Using the suffragette movement as an example, the first lady emphasized the need for peaceful protests, as well as conversations about equality.

Trump has via social media publicly recognized the ongoing turmoil and discussions about racial disparity in the wake of the killing of George Floyd. At times, her tweets encouraging "peace" and "healing" have frustrated the West Wing, where President Donald Trump's messaging has been more combative and centered on "law and order."

"It is my hope that this project will both support and expand the important conversations taking place on equality and the impact of peaceful protests, while encouraging children to engage in the history behind this consequential movement in their own home states," said Trump in her statement.

Historically, first ladies have been voices of empathy or compassion during times of upheaval in the United States, whether to shore up support after a national tragedy.

Going back as far as 1964, at the peak of America's civil rights movement, first lady Lady Bird Johnson used her platform to take a solo train tour of eight Southern states, previously never done by a first lady before, to make speeches and hold conversations about the tenuous relationship in the region after desegregation.

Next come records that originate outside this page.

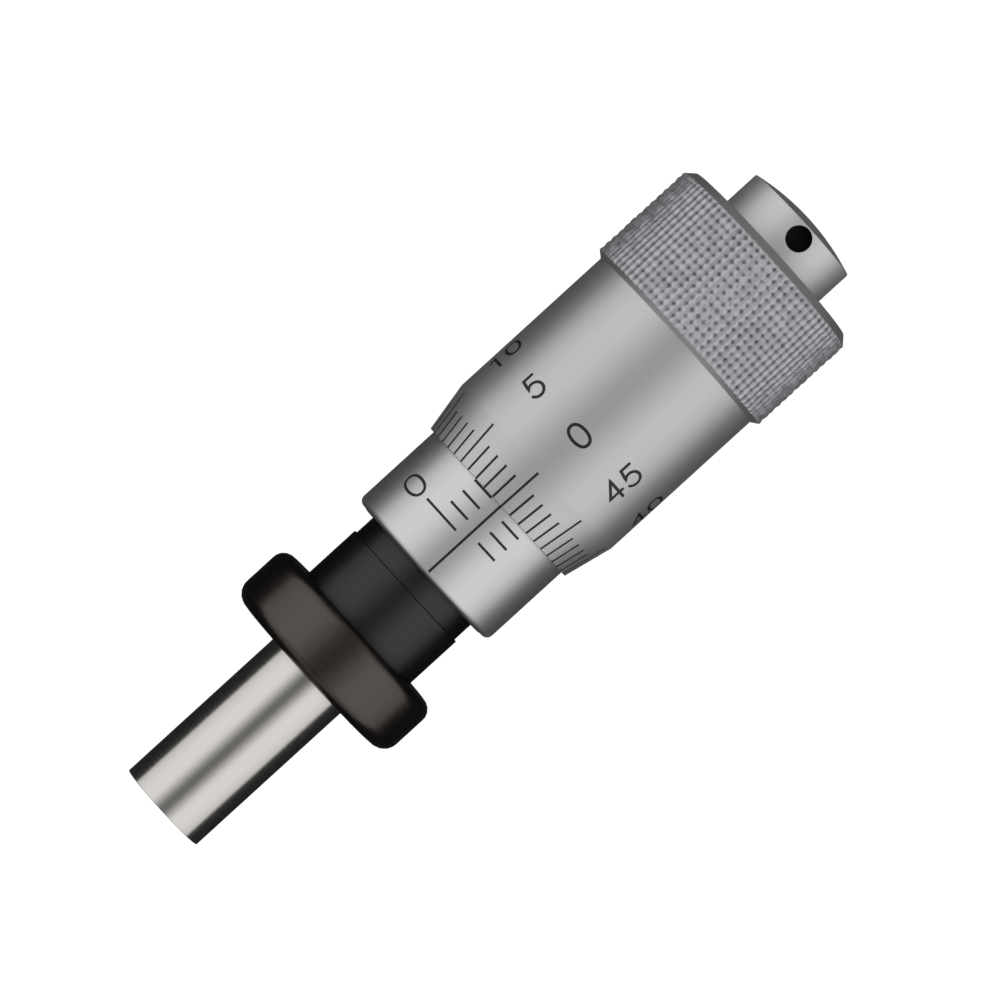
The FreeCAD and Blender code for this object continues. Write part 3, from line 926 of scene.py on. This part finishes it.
# %% Turn and thread the clamp nut
NUT_BORE = 4.26
NUT_ROUND_FRONT = 1.1
NUT_ROUND_REAR = 0.9
NUT_LIP_RADIUS = 4.80
NUT_LIP_DEPTH = 0.6
nut_front, nut_rear, nut_radius = reach("clamp_nut")
lip_x = nut_rear - NUT_LIP_DEPTH
nut_line = outline([
    (nut_front + THREAD_CHAMFER, NUT_BORE), (nut_front, NUT_BORE + THREAD_CHAMFER, EDGE_ROUND),
    (nut_front, nut_radius, NUT_ROUND_FRONT), (nut_rear, nut_radius, NUT_ROUND_REAR),
    (nut_rear, NUT_LIP_RADIUS, EDGE_ROUND), (lip_x, NUT_LIP_RADIUS), (lip_x, NUT_BORE)])
clamp_nut = turned("clamp_nut_turned", nut_line, nut_oxide)
# It keeps step with the stem's thread. A cover below zero grows inwards, through the bore.
turns_before = math.ceil((stem_front - nut_front) / PITCH) + 1
cut(clamp_nut, grow(
    thread_tree, turns=turns_before + STEM_TURNS - 1, crest_radius=NUT_BORE + THREAD_DEPTH,
    start=stem_front - RUN_IN - turns_before * PITCH, cover=-0.5, finish=nut_oxide))
hand_over(clamp_nut, nut_line, "clamp_nut", "clamp_nut")

# %% [markdown]
# ## Outer sleeve
# A thin sleeve, plated in satin chrome, that carries the reading line with the millimetres
# above it and the half millimetres below. A small key in the hole at its back turns it on
# the body to set the zero.

# %% Turn the outer sleeve
SLEEVE_BORE = 5.32
SLEEVE_ROUND = 0.45
sleeve_line = outline([
    (sleeve_front, SLEEVE_BORE, EDGE_ROUND), (sleeve_front, sleeve_radius, SLEEVE_ROUND),
    (sleeve_rear, sleeve_radius, EDGE_ROUND), (sleeve_rear, SLEEVE_BORE, EDGE_ROUND)])
sleeve = turned("outer_sleeve_turned", sleeve_line, satin_chrome)

# %% Engrave its scale
ZERO_X = 3.35
TRAVEL = 13
LINE_GAP = 0.76
SLEEVE_SHORT = 1.6
SLEEVE_LONG = 2.85
short_line = (LINE_WIDTH, SLEEVE_SHORT, BLOCK_HEIGHT)
long_line = (LINE_WIDTH, SLEEVE_LONG, BLOCK_HEIGHT)
reading_line = (ZERO_X + TRAVEL + 1.0, LINE_WIDTH, BLOCK_HEIGHT)
for count, start, towards, short, long in (
        (TRAVEL + 1, (ZERO_X, LINE_GAP, 0.0), (0.0, 1.0, 0.0), short_line, long_line),
        (TRAVEL, (ZERO_X + 0.5, -LINE_GAP, 0.0), (0.0, -1.0, 0.0), short_line, short_line),
        (1, (-1.0, 0.0, 0.0), (1.0, 0.0, 0.0), reading_line, reading_line)):
    cut(sleeve, grow(
        lines_tree, count=count, start=start, grow=towards, short_line=short, long_line=long,
        layout_radius=sleeve_radius, base_radius=sleeve_radius, paint=paint))

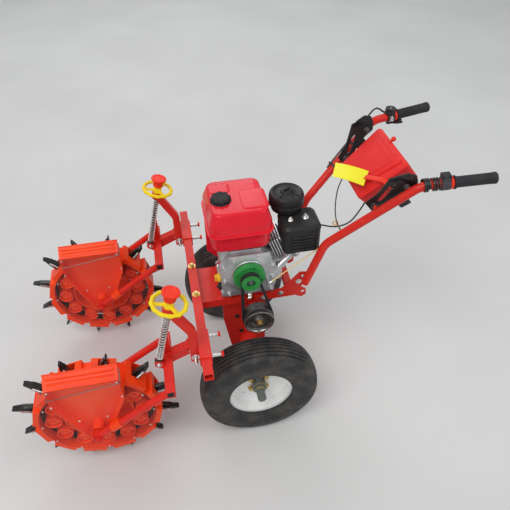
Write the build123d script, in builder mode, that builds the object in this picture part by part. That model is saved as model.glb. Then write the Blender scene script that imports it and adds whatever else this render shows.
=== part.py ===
# Two-row seeder: a walk-behind tractor on two wheels, with an engine, a toolbar across
# its nose and two seed drums carried in forks ahead of it.
# Millimetres. +X points forward, +Y to the left and +Z up. The origin is on the floor,
# midway between the front beaks and the ends of the grips.

import os
from math import atan2, cos, degrees, hypot, radians, sin, tan

from build123d import *

os.makedirs("parts", exist_ok=True)

# Wheels, 4.00-8 tyres on dished steel rims
TYRE_R = 207.5
TYRE_W = 112.0
TREAD_HALF = 44.0
TREAD_DROP = 8.0
FLANK_R = 156.0
TREAD_GROOVE = 5.0
WHEEL_Y = 272.0
RIM_LIP_R = 111.0
RIM_BEAD_R = 101.0
RIM_W = 76.0
RIM_WALL = 3.0
RIM_DISC_OUT = -12.0
TYRE_FIT = 0.2
HUB_R = 24.0
HUB_FLANGE_R = 50.0
HUB_LEN = 62.0
SHAFT_R = 12.5
SHAFT_END_Y = 335.0
SHAFT_HEX = 26.0
SHAFT_IN_CASE = 30.0

# Row units: the drum, its beaks and its place ahead of the wheel axle
UNIT_Y = 285.0
BEAK_COUNT = 12
BEAK_STEP = 360.0 / BEAK_COUNT
BEAK_TIP_R = 264.0
DRUM_X = 539.0
DRUM_REST_H = BEAK_TIP_R * cos(radians(BEAK_STEP / 2))

# Handlebars: the grip's end sets how far the machine reaches back
GRIP_END_X = -701.0

# Place of the wheel axle ahead of the origin
AXLE_X = -(DRUM_X + DRUM_REST_H + GRIP_END_X) / 2

# Toolbar and deck
BAR = 30.0
BAR_WALL = 3.0
BAR_X = 175.0
BAR_HALF = 403.0
DECK_TOP = 465.0
DECK_HALF = 85.0
DECK_DEPTH = 30.0
DECK_PLATE = 5.0
DECK_FRONT = BAR_X + BAR / 2
DECK_REAR = -60.0
BAR_Z = DECK_TOP + BAR / 2
RAIL_H = 10.0
RAIL_W = 30.0
RAIL_Y = 62.0
RAIL_LEN = 176.0
ENGINE_BASE = DECK_TOP + RAIL_H

# Gear case under the deck
CASE_HALF = 62.0
CASE_FRONT = 80.0
CASE_REAR = -60.0
CASE_END_R = 60.0
CASE_RIM = 6.0
CASE_COVER = 4.0
BEARING_R = 32.0
BEARING_OUT = 34.0
SHAFT_CLEAR = 0.3

# Handle brackets: plates that reach back from the deck
PLATE = 6.0
LUG_HOLE_R = 8.0
LUG_X = -195.0
LUG_Z = 452.0

# Handlebar tubes
TUBE_R = 13.5
TUBE_WALL = 2.5
TUBE_GAP = 0.3
HANDLE_FOOT_Y = DECK_HALF + PLATE + TUBE_R + TUBE_GAP
HANDLE_POINTS = [
    (-196.0, HANDLE_FOOT_Y, 508.0),
    (-248.0, 120.0, 685.0),
    (-490.0, 198.0, 927.0),
    (GRIP_END_X + 6.0, 224.5, 943.0),
]
HANDLE_BENDS = [90.0, 80.0]
GRIP_R = 16.0
GRIP_LEN = 118.0
GRIP_FIT = 0.15
GRIP_END = 5.0

# Engine, with its crank across the machine
CRANK_X = -2.0
CRANK_H = 110.0
CRANK_Z = ENGINE_BASE + CRANK_H
CRANKCASE_HALF = 84.0
SIDE_COVER = 14.0
CYL_TILT = 20.0
CYL_REACH = 165.0
CYL_HALF = 40.0
FIN_HALF = 50.0
FIN_COUNT = 9
FIN_PITCH = 9.0
FIN_T = 3.5
HEAD_LEN = 38.0
FIN_RISE = 12.0
CYL_START = 96.0

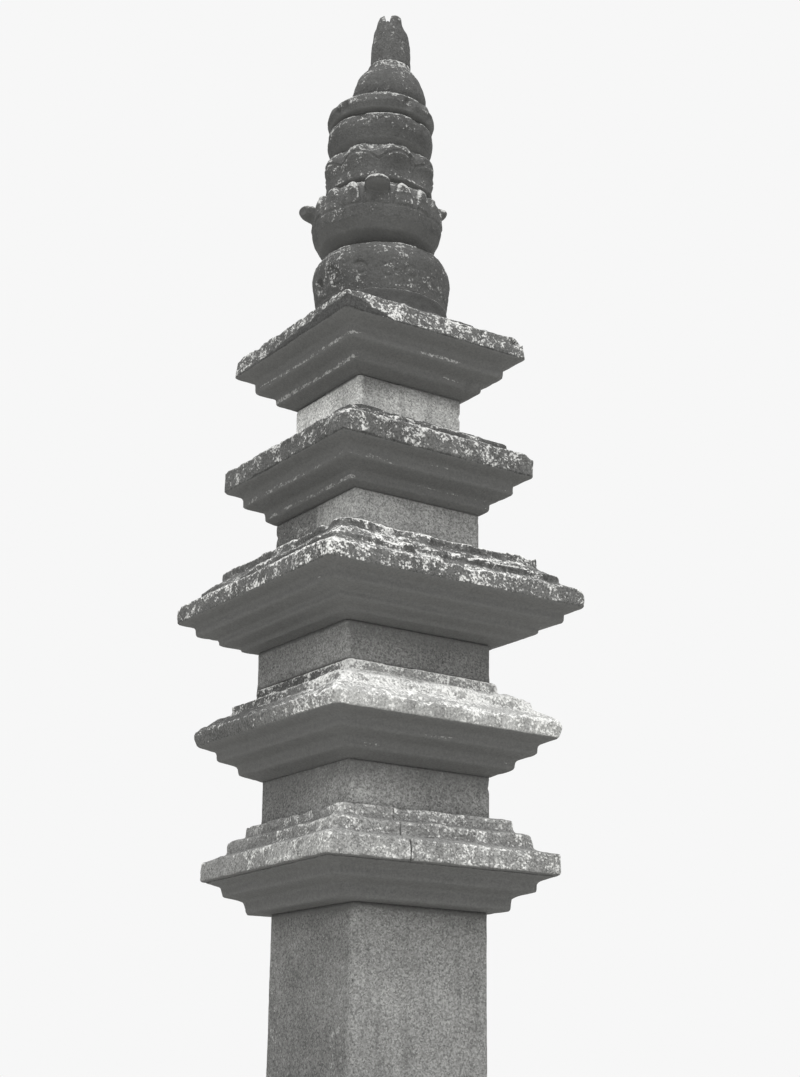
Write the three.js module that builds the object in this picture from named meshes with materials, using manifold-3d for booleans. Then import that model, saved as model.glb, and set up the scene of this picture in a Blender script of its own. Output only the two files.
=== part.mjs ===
// Five-storey stone pagoda with stepped roofs and a stacked stone finial.
// Millimetres, +Z up. The origin is the middle of the foundation's underside.
// The visible right-hand side of the tower faces -Y and the visible left-hand side faces -X.

import * as THREE from 'three';
import { mergeVertices } from 'three/addons/utils/BufferGeometryUtils.js';
import Module from 'manifold-3d';

const wasm = await Module();
wasm.setup();

// Open joint between two stones laid side by side.
const JOINT = 3;
// Worn-off width of each upright corner.
const CORNER_WEAR = 10;
// Relief of the pillars carved on the platform slabs.
const PILLAR_RELIEF = 14;
// Sides of the round finial stones.
const ROUND_SEGMENTS = 48;

// Two-tier platform, from the ground up.
const FOUNDATION = { half: 1070, bottom: 0, top: 140, depth: 430 };
const LOWER_WALL = { half: 930, bottom: 140, top: 500, depth: 180, cornerPillar: 150, midPillar: 130, midAt: [-300, 300] };
const LOWER_CAP = { half: 1000, bottom: 500, edgeTop: 580, slopeTop: 618, support: 690, top: 640 };
const UPPER_WALL = { half: 620, bottom: 640, top: 1370, depth: 170, cornerPillar: 125, midPillar: 115, midAt: [0] };
const UPPER_CAP = { half: 750, bottom: 1370, fillet: 668, filletTop: 1408, edgeTop: 1488, slopeTop: 1520, inner: 520 };
const SILL = { bottom: 1520, lowerHalf: 470, step: 1552, upperHalf: 428, top: 1585 };

// Storey stones: plain square blocks.
const BODIES = [
  { name: 'body_1', half: 382, bottom: 1585, top: 2515, x: 28, y: -16, turn: 0 },
  { name: 'body_2', half: 412, bottom: 2953, top: 3168, x: 6, y: -4, turn: 0 },
  { name: 'body_3', half: 429, bottom: 3639, top: 3835, x: -12, y: 7, turn: 0 },
  { name: 'body_4', half: 384, bottom: 4283, top: 4524, x: -4, y: 2, turn: 0 },
  { name: 'body_5', half: 319, bottom: 4971, top: 5166, x: -8, y: 5, turn: -1 },
];

// Roof stones: half widths and levels of the cornice, the eave and the stepped top, from below.
const ROOF_1 = {
  x: 20, y: -10, turn: -2.6,
  cornice: [[468, 2515], [488, 2522], [488, 2582], [562, 2604], [569, 2610], [569, 2652], [635, 2680]],
  top: [[640, 2680], [648, 2688], [647, 2783], [560, 2808], [553, 2816], [553, 2876], [487, 2888], [482, 2953]],
  parting: -200,
};
const ROOFS = [
  {
    name: 'roof_2', x: 4, y: -2, turn: 0.5,
    profile: [[414, 3168], [496, 3200], [502, 3210], [502, 3246], [576, 3274], [582, 3284], [582, 3322],
      [648, 3350], [658, 3360], [676, 3426], [602, 3484], [566, 3498], [560, 3549], [454, 3588], [444, 3598],
      [442, 3639]],
  },
  {
    name: 'roof_3', x: 6, y: 5, turn: -0.3,
    profile: [[434, 3835], [507, 3850], [511, 3866], [588, 3884], [595, 3892], [595, 3918], [678, 3938],
      [684, 3946], [684, 3986], [751, 4008], [759, 4018], [757, 4105], [680, 4142], [670, 4150], [670, 4183],
      [602, 4226], [591, 4238], [591, 4283]],
  },
  {
    name: 'roof_4', x: -8, y: 3, turn: 0.3,
    profile: [[386, 4524], [422, 4544], [427, 4552], [427, 4592], [508, 4626], [515, 4636], [515, 4684],
      [580, 4712], [588, 4722], [590, 4834], [500, 4872], [492, 4880], [492, 4908], [394, 4936], [384, 4944],
      [384, 4971]],
  },
  {
    name: 'roof_5', x: -10, y: 6, turn: 0,
    profile: [[321, 5166], [392, 5200], [399, 5210], [399, 5242], [474, 5274], [482, 5284], [482, 5336],
      [557, 5372], [566, 5382], [552, 5492], [448, 5528], [438, 5536], [432, 5562], [378, 5580], [372, 5596]],
  },
];
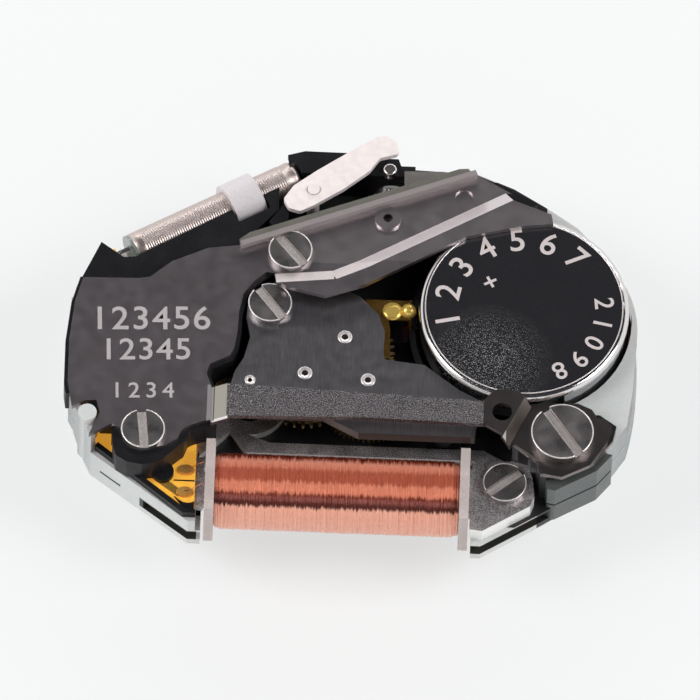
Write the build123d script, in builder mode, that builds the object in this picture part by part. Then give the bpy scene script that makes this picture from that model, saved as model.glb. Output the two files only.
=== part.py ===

Johnson, who was from the south, took it upon herself to make the trip, despite protestations from the United States Secret Service about the dangers of protesters, possibly even bomb threats. It was a seminal moment for a first lady in terms of speaking out, alone, on an ongoing issue affecting not only politics, but the broader state of humanity.

Trump’s youth art project will ultimately include one piece of selected work by a student from each of the 50 states and US territories on display at the White House.